I final not worth respect to getting back to the original equation, you have to do implicit differentiation and re-arrange for $\frac{dx}{dt}$, thats why you had a issues when you neglect the r.h.s of the equation i.e. the t term.

Your problem seems to be much more difficult than it looks at first glance.

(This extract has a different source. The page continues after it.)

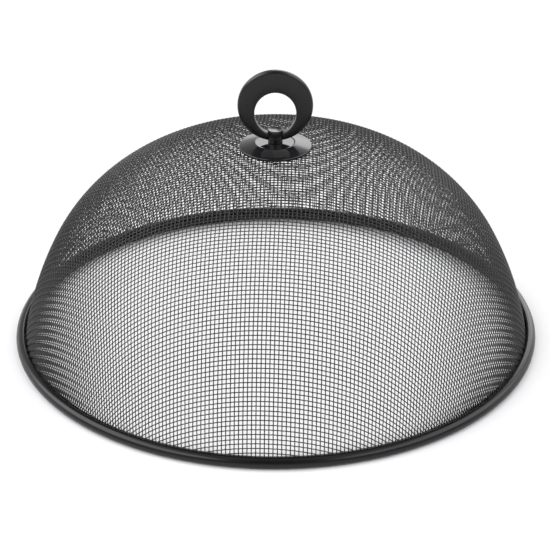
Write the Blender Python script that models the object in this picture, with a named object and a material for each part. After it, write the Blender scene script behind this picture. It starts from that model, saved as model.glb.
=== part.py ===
"""Mesh food cover: a dome of wire cloth in a curled steel rim, with a ring knob clamped to its crown.

Frame: metres, +Z up. The origin is the middle of the face that the rim stands on.
The knob's ring lies in the XZ plane, so its broad side faces -Y and +Y.
"""
import math

import bmesh
import bpy
from mathutils import Vector

MM = 0.001

# Driving dimensions, read off the cover
COVER_R = 177.8 * MM            # outside of the rim, a 14 inch cover
RIM_OUT = 5.30 * MM             # how far the rim stands out past the foot of the cloth
SHOULDER_R = 129.0 * MM         # radius of the shoulder
WALL_R = 226.6 * MM             # radius of the lower wall
FOOT_LEAN = math.radians(10.1)  # lean of the wall from upright, at the table
WALL_END = math.radians(27.1)   # lean where the wall runs into the shoulder
SHOULDER_END = math.radians(78.0)  # lean where the shoulder runs into the crown

# General clearances
TOUCH = 0.30 * MM               # gap between faces that rest on each other

# Cloth
CLOTH_T = 1.60 * MM             # two wires thick
NET_PITCH = 21.0 * MM           # spacing of the wires of the net
WIRE_W = 2.00 * MM              # width of a wire of the net
HEM_LONG = 12.0 * MM            # longest straight run of the hem
HEM_SHORT = 5.0 * MM            # knots nearer than this to the hem are moved onto it
NET_SPARE = 30.0 * MM           # how far the net is laid out past the hem before it is cut
FULL_CELL_SHARE = 0.75          # a cell narrower than this share of a wire stays closed
STRAIGHT_SINE = 0.3             # a corner with a smaller sine counts as straight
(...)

Using a CAS, I have not been able to solve anything using the boundary conditions. Forgetting them, it looks that the solution is something such as
$$\left(\frac{x(t) \sqrt{c_1-\frac{2 k}{x(t)}}}{c_1}+\frac{k \log \left(\sqrt{c_1} x(t) \sqrt{c_1-\frac{2 k}{x(t)}}+c_1 x(t)-k\right)}{c_1^{3/2}}\right){}^2=\left(c_2+t\right){}^2$$ The boundary conditions lead to a very complex system of two nonlinear equations from which $c_1$ and $c_2$ would be expressed as functions of $x_0$ and $v_0$.

I shall try to continue but it does not look to be very promising.